Il existe une évidente difficulté à évaluer l’alliance thérapeutique (ce feeling avec son psy) qui correspond à la qualité de la relation entre un patient et son thérapeute. Il est en effet très compliqué de tester les différentes variables techniques d’une relation et difficile de prescrire à un praticien de développer une alliance pour le bon déroulement d’une étude. L’alliance thérapeutique est en effet la conséquence d’un processus de confiance et de sécurité entre deux personnes.

Toutefois, des études sont malgré tout réalisées et dans l’une des plus importantes à ce sujet, on apprend que l’alliance thérapeutique a un effet significatif sur le résultat clinique d’une thérapie. Cela est valable tant pour les psychothérapies qui accompagnent une prise de médicament actif (antidépresseur, anxiolytiques, antipsychotiques) que pour les thérapies qui accompagnent des prises de médicaments placebo. (National Institute of Mental Health Treatment of Depression Collaborative Research, Krupnick, 1996)

Il existe toutefois une exception à cette idée. “Si l’alliance thérapeutique apparaît être une variable extrêmement importante dans le domaine de la psychothérapie des troubles de l’humeur, des troubles anxieux et des troubles de la personnalité, son rôle paraît nettement moins évident dans le champ de la psychothérapie des addictions. Le processus semble obéir à un autre ordre de complexité, dans lequel le rôle joué par la substance doit être étudié” (Despland J., 2010).

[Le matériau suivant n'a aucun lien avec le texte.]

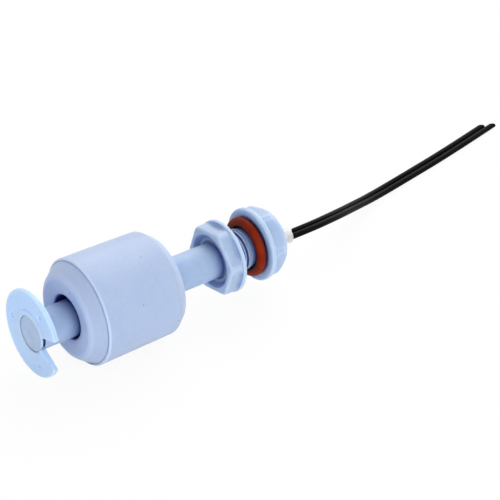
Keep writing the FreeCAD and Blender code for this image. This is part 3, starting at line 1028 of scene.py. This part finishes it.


# %% [markdown]
# ## Effects shared by the finishes
#
# Natural polypropylene is a milky plastic. Light goes a little way in, so thick and
# thin parts differ faintly. Recesses get a painted shade of fuller blue, outer edges
# a paler painted highlight and inner corners a fuller painted shade. The skin carries
# the fine texture of the mould, and a few specks sit in the surface. Clouds, skin,
# specks, the painted recess shade and the painted edge tones are each used by several
# finishes, so each is a group.

# %% Clouds: two tones that drift into each other
COLOUR, VALUE, NORMAL = "NodeSocketColor", "NodeSocketFloat", "NodeSocketVector"


def make_clouds():
    """Noise in object space mixes a light and a dark tone. Its middle range, one half
    less to one half plus the reach, is stretched to the full mix."""
    group, take, give = start_group("clouds", {
        "Light": (COLOUR, (1, 1, 1, 1)), "Dark": (COLOUR, (0.5, 0.5, 0.5, 1)),
        "Scale": (VALUE, 200.0), "Reach": (VALUE, 0.2),
    }, {"Colour": COLOUR, "Mask": VALUE})
    broad = noise(group, on_piece(group), take["Scale"], 3.0, 0.55)
    low = maths(group, "SUBTRACT", 0.5, take["Reach"])
    high = maths(group, "ADD", 0.5, take["Reach"])
    mask = spread(group, broad, low, high)
    colour = mix(group, mask, take["Dark"], take["Light"])
    plug(group, give, {"Colour": colour, "Mask": mask})
    return group


# %% Skin: the mould's fine texture
SLOW_SCALE = 500.0


def make_skin():
    """Noise as height for the normal, and a slower noise that moves the roughness a
    little either side of its value: the noise less one half, times the spread."""
    group, take, give = start_group("mould_skin", {
        "Grain": (VALUE, 4000.0), "Height": (VALUE, 0.01 * MM),
        "Roughness": (VALUE, 0.4), "Spread": (VALUE, 0.08),
    }, {"Roughness": VALUE, "Normal": NORMAL})
    where = on_piece(group)
    normal = bump(group, noise(group, where, take["Grain"], 2.0), take["Height"])
    off = maths(group, "SUBTRACT", noise(group, where, SLOW_SCALE, 2.0), 0.5)
    rough = maths(group, "MULTIPLY_ADD", off, take["Spread"], take["Roughness"])
    plug(group, give, {"Roughness": rough, "Normal": normal})
    return group


# %% Specks
SPECK_RIM = 1.6


def make_specks():
    """Small spots: cells of a Voronoi pattern, of which a random share keep a spot
    round their point. Colour is laid over the one that comes in."""
    group, take, give = start_group("specks", {
        "Colour": (COLOUR, (1, 1, 1, 1)), "Speck": (COLOUR, (0.1, 0.1, 0.1, 1)),
        "Scale": (VALUE, 400.0), "Size": (VALUE, 0.1), "Share": (VALUE, 0.3),
    }, {"Colour": COLOUR})
    cells = add(group, "ShaderNodeTexVoronoi", {
        "Vector": on_piece(group), "Scale": take["Scale"]}).outputs
    rim = maths(group, "MULTIPLY", take["Size"], SPECK_RIM)
    spot = spread(group, cells["Distance"], rim, take["Size"])
    chosen = maths(group, "LESS_THAN", cells["Color"], take["Share"])
    both = maths(group, "MULTIPLY", spot, chosen)
    plug(group, give, {"Colour": mix(group, both, take["Colour"], take["Speck"])})
    return group


# %% Painted shade in recesses
CLOSED_IN = 0.2


def make_painted_recess_shade():
    """Painted shade: a fuller, darker colour where the surroundings close in. The share
    of open directions within a distance falls from Open to the closed value, and the
    painted shade colour is mixed in as it does."""
    group, take, give = start_group("deep_recess", {
        "Colour": (COLOUR, (1, 1, 1, 1)), "Deep": (COLOUR, (0.2, 0.3, 0.6, 1)),
        "Distance": (VALUE, 3 * MM), "Strength": (VALUE, 1.0), "Open": (VALUE, 0.85),
    }, {"Colour": COLOUR})
    open_share = add(group, "ShaderNodeAmbientOcclusion", {
        "Distance": take["Distance"]}, samples=8).outputs["AO"]
    closed = spread(group, open_share, take["Open"], CLOSED_IN)
    share = maths(group, "MULTIPLY", closed, take["Strength"])
    plug(group, give, {"Colour": mix(group, share, take["Colour"], take["Deep"])})
    return group


# %% Painted edge highlight and corner shade
FLAT_BEND = 4.5
FULL_BEND = 12.0


def make_painted_edge_tones():
    """The piece's own bend attribute, in degrees, is positive on outer edges and
    negative in inner corners. Outer edges are mixed towards a painted highlight, inner
    corners towards a painted shade."""
    group, take, give = start_group("milky_edges", {
        "Colour": (COLOUR, (1, 1, 1, 1)), "Pale": (COLOUR, (1, 1, 1, 1)),
        "Full": (COLOUR, (0.3, 0.4, 0.7, 1)), "Strength": (VALUE, 0.6),
    }, {"Colour": COLOUR})
    bend = add(group, "ShaderNodeAttribute", attribute_name="bend").outputs["Fac"]
    colour = take["Colour"]
    for side, tone in ((1, "Pale"), (-1, "Full")):
        marked = spread(group, bend, side * FLAT_BEND, side * FULL_BEND)
        share = maths(group, "MULTIPLY", marked, take["Strength"])
        colour = mix(group, share, colour, take[tone])
    plug(group, give, {"Colour": colour})
    return group


# %% Building the effects
clouds, skin, specks = make_clouds(), make_skin(), make_specks()
# The first group paints shade into recesses, the second a highlight on outer edges and shade in
# inner corners.
depth, painted_edge_tones = make_painted_recess_shade(), make_painted_edge_tones()
print("effects:", [group.name for group in bpy.data.node_groups])


# %% Starting a material
def start_material(name, **constants):
    """A material with one Principled shader. Constants are set on its own sockets."""
    material = bpy.data.materials.new(name)
    material.use_nodes = True
    tree = material.node_tree
    shader = tree.nodes["Principled BSDF"]
    for label, value in constants.items():
        shader.inputs[label.replace("_", " ")].default_value = value
    return material, tree, shader


def place(tree, group, inputs):
    """Places a node group in a material's tree and hands back its outputs."""
    return add(tree, "ShaderNodeGroup", inputs, node_tree=group).outputs


def cloudy(tree, light, dark, scale, reach):
    """Clouds between two written colours."""
    return place(tree, clouds, {
        "Light": linear(light), "Dark": linear(dark), "Scale": scale, "Reach": reach})["Colour"]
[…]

Cette recherche et celles qui lui sont associées permettent de dire que quelle que soit l’approche choisie, une thérapie aura le plus se chance d’aboutir essentiellement si le patient se sent à la fois en sécurité et en confiance avec son thérapeute. C’est le critère de choix le plus prédictif d’efficacité connu à ce jour.

Conclusion : choisissez donc une personne plutôt qu’une approche, sauf dans le cas d’un traitement des addictions.